• This topic has 5 replies, 5 voices, and was last updated March 23, 2018 by Ron F.

Migrate Windows vCenter v5.5 to v6.5 vCSA

  • As Mike T pointed out in his post :

    VMware has a supported migration path from a Windows vCenter Server v5.5 to the v6.5 vCenter Server Appliance (link) .

    If we upgrade our Zerto to v5.0U1 first, what considerations should we be aware of if we migrate to the appliance (as this appears to be the direction VMware is encouraging folks to do)?  Obviously, we don’t want to hose our Zerto sites and/or replication, and I am sure most folks would want to avoid delta-syncs if at all possible.

    Hey Sam,

    I thought I already replied to this, but couldn’t see it when I logged back in today so apologies for that!

    This process looks sound to me and the most important thing is the MoRefs in the vCenter cannot change, which they shouldn’t. I’d recommend taking a backup of your Zerto configuration from the ZVM first and staggering the update of vCenter and ESXi hosts.

    Depending on the size of your environment impacts my next recommendation; large, I.E 500 VMs 50TB of data vs small 50 VMs 10TB. For small I’d go with just the above as you can always re-protect reasonably easily, if say the vCenter upgrade fails and you have to start from scratch.

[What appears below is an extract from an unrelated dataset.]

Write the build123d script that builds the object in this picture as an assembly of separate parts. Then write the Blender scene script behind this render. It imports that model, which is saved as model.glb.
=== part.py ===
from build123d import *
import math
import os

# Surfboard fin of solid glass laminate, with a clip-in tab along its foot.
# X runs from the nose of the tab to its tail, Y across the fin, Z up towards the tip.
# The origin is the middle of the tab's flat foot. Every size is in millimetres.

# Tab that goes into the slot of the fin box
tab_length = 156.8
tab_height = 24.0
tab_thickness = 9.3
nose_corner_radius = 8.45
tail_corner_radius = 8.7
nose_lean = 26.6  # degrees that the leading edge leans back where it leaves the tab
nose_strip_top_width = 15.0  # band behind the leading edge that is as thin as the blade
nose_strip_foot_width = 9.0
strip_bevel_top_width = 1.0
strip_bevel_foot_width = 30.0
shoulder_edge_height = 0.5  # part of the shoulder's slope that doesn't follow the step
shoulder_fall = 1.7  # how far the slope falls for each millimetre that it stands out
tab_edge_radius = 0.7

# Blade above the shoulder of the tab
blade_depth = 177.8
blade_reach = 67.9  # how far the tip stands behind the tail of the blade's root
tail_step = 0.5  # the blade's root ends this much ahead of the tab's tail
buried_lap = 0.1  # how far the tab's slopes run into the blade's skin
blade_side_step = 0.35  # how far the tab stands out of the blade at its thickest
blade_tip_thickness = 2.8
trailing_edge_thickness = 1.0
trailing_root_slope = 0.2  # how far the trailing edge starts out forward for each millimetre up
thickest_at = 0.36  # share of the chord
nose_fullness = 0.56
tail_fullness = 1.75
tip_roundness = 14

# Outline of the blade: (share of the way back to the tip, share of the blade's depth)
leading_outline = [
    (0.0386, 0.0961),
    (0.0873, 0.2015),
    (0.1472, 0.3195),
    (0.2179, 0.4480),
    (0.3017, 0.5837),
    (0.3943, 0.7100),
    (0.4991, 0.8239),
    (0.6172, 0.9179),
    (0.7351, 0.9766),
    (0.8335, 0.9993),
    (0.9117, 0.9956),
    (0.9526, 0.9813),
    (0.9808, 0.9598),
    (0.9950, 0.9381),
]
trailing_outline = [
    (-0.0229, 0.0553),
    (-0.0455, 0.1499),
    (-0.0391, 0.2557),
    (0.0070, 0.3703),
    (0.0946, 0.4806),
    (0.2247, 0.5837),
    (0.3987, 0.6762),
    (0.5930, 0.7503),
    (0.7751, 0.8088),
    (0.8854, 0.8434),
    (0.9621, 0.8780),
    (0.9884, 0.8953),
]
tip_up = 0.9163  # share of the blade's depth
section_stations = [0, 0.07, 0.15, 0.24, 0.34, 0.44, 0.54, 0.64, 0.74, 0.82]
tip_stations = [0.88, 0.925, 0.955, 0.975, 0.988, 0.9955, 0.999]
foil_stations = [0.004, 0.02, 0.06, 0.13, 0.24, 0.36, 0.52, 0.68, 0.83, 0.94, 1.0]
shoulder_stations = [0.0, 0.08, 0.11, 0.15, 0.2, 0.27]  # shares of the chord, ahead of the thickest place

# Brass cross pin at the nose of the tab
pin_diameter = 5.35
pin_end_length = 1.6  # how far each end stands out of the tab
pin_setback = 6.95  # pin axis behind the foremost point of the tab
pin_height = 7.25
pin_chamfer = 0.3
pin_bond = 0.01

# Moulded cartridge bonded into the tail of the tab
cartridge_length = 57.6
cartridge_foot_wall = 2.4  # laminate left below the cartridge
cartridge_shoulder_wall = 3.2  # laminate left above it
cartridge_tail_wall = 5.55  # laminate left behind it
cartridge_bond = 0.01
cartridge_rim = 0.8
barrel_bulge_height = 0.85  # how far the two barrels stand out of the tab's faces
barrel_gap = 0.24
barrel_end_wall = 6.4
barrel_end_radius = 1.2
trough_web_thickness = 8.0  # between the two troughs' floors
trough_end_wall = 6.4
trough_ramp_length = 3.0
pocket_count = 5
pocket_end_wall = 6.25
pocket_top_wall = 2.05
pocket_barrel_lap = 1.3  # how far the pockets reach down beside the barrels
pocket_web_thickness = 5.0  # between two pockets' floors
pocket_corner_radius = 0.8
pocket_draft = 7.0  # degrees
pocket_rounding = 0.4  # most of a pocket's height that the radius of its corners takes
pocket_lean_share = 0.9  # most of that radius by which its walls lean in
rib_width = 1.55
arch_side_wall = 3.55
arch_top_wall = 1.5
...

    For large this is where I would spend more time and I’d probably look to take a clone of my vCenter (with database/PSC), a nested ESXi host registered into it and its associated DNS server. Note down a few MoRefs via the object browser, place it in an isolated VLAN and test the upgrade process. You’ll need DNS as the v6.5 vCenter appliance install process will fail without it, so upgrade probably will too. You’ll need a nested ESXi host to deploy the new appliance onto as part of the upgrade. FYI these are not recommendations for Zerto, they are my recommendations for testing the upgrade of a vCenter if it is critical to your operations! Conceivably you could just snapshot the vCenter/DB, upgrade then rollback if you had any issues, but this gets messy:

    https://pubs.vmware.com/vsphere-65/index.jsp?topic=%2Fcom.vmware.vsphere.upgrade.doc%2FGUID-23D2FB9E-A3A8-413E-A234-0B0DB77A1CF3.html

    Any questions let me know. Thanks,

    Joshua

    Hi Joshua –

    I was wondering, how did the upgrade from Windows vCenter Server 5.5 to vCenter 6.5 vCSA go with regards to Zerto?

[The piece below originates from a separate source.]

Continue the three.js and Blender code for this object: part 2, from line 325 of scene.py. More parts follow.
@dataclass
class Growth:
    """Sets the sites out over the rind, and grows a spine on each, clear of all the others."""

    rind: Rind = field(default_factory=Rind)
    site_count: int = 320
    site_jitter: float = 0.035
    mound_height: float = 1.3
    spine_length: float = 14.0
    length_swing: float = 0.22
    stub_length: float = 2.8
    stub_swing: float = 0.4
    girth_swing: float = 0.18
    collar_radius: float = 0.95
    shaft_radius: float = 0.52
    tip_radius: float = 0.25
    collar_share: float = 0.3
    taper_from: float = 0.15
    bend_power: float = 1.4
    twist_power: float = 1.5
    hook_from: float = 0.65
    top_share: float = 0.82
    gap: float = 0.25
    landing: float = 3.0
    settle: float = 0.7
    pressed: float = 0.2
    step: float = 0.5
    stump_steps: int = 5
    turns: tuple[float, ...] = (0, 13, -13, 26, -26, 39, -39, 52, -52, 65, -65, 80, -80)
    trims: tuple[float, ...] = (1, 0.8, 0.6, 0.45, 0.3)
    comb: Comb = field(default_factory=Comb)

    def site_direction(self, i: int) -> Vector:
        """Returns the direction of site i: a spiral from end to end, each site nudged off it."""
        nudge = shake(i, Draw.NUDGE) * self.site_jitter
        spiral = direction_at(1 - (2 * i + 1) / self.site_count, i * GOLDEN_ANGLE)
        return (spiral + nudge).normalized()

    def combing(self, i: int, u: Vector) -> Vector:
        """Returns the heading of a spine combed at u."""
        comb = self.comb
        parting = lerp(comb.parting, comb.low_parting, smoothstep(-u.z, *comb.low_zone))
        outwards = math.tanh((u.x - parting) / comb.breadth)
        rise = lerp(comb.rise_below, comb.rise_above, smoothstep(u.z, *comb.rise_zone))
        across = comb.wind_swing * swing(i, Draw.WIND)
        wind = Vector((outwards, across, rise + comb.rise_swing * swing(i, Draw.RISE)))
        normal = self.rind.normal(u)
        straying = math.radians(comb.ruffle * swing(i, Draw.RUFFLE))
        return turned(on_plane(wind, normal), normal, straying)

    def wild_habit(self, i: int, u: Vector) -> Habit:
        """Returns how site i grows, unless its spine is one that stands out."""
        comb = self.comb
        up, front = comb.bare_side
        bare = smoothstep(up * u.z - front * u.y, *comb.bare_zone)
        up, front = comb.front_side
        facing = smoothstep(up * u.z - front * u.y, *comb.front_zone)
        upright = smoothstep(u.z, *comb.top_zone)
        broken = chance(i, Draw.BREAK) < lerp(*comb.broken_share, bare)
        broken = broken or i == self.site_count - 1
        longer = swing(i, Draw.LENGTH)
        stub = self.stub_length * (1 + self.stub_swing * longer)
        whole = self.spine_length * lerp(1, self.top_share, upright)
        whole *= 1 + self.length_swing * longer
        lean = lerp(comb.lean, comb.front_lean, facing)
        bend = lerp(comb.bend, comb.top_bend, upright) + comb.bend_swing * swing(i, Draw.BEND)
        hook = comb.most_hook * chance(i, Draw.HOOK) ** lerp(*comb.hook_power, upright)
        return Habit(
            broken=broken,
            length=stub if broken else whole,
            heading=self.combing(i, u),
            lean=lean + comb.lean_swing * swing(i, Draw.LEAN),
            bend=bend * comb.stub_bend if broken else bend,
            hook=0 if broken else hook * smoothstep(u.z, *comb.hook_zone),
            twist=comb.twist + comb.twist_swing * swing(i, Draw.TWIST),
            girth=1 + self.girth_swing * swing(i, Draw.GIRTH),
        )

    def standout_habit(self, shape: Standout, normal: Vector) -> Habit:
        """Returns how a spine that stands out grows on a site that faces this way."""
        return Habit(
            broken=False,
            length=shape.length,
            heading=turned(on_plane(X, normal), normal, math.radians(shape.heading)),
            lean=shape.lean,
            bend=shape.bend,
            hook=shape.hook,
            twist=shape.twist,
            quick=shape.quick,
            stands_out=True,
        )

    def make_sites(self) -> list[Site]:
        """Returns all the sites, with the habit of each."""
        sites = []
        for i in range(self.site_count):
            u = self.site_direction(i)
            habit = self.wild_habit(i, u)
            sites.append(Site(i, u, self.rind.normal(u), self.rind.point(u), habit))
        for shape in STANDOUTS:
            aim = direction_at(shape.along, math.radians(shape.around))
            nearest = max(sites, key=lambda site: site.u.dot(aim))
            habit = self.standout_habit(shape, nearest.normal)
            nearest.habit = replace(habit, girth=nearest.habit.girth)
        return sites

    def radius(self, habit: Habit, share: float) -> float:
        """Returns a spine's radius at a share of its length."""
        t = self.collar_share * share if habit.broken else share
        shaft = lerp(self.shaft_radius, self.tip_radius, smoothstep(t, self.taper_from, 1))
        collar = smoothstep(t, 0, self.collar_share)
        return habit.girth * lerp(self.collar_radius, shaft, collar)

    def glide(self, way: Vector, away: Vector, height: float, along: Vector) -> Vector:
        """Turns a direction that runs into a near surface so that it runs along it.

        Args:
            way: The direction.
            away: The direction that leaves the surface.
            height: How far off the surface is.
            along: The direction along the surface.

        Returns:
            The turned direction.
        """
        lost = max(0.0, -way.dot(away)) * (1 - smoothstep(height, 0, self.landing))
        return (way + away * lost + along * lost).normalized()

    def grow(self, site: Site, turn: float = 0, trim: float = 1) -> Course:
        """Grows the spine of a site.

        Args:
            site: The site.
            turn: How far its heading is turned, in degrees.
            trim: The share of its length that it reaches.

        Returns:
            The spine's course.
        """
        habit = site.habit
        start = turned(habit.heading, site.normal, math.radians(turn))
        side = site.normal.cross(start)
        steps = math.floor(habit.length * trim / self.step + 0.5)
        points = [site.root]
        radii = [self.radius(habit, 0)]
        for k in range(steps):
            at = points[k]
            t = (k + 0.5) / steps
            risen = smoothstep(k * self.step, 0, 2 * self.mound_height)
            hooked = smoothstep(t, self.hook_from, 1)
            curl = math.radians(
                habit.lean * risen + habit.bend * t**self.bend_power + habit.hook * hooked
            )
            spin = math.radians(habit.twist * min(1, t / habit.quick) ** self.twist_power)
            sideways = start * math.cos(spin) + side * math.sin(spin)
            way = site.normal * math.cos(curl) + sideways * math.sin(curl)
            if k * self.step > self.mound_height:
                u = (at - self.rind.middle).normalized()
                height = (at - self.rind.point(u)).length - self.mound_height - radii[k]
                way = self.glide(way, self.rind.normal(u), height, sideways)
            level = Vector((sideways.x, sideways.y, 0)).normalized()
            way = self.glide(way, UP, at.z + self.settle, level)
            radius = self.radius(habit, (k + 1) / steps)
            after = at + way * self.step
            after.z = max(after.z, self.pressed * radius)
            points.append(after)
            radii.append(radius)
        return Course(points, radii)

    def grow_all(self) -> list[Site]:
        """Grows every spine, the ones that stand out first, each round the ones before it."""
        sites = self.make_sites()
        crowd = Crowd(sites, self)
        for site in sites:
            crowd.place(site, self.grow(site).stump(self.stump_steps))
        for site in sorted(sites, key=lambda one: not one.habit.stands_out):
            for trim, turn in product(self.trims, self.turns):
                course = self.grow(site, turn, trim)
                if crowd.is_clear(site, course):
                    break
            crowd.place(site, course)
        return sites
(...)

    Did Zerto just continue to work without issue?

    -Kelvin

    Tagged: 

    Hi Kelvin,

    Not sure if this helps, but I did the upgrade from vCenter v5.5 running on Windows Server, to VCSA v6.0 a year or two ago. I had Zerto in place at the time. I can tell you that from a Zerto perspective, I didn’t have do a single thing. Communication was lost when the vCenter migration was in progress, and automatically reestablished when the migration was complete.

    Keep in mind, this is possible primarily because of 3 reasons: 1) the name of my vCenter remained the same, 2) the vCenter database was kept intact and migrated to the new server, 3) the IP address of my vCenter stayed the same.

    If you keep all those elements the same, Zerto shouldn’t have any issue and should pick back up as soon as the new vCenter is online.

    The same is true when I did an appliance upgrade from VCSA v6.0 to VCSA v6.5. In fact, that process is identical to the migration process from Windows to VCSA, so it was a process I was already familiar with.

    One tip for you, if you current vCenter is a VM, rename the VM prior to starting the migration. That way your new vCenter will have the appropriate name when all is said and done, as vCenter cannot have 2 VM’s with the same name. You’ll end up deleting the old one anyway.

    Bottom line, Zerto had no issues with my vCenter migration. I didn’t have to tend to it at all.

    Hope that helps.

    Thanks Matthew for your reply and the added information.  I’ll be doing something similar to you.  Going from vCenter 6.0 on Windows to vCSA 6.5 using the migration tool.

    Sounds like it should smoothly.

    -Kelvin

    Know too that you will need to upgrade Zerto to at least 5.5 to be compatible with vSphere 6.5. I just did that in prep for going to 6.5. Zerto 6.0 is still to new for us to make that jump.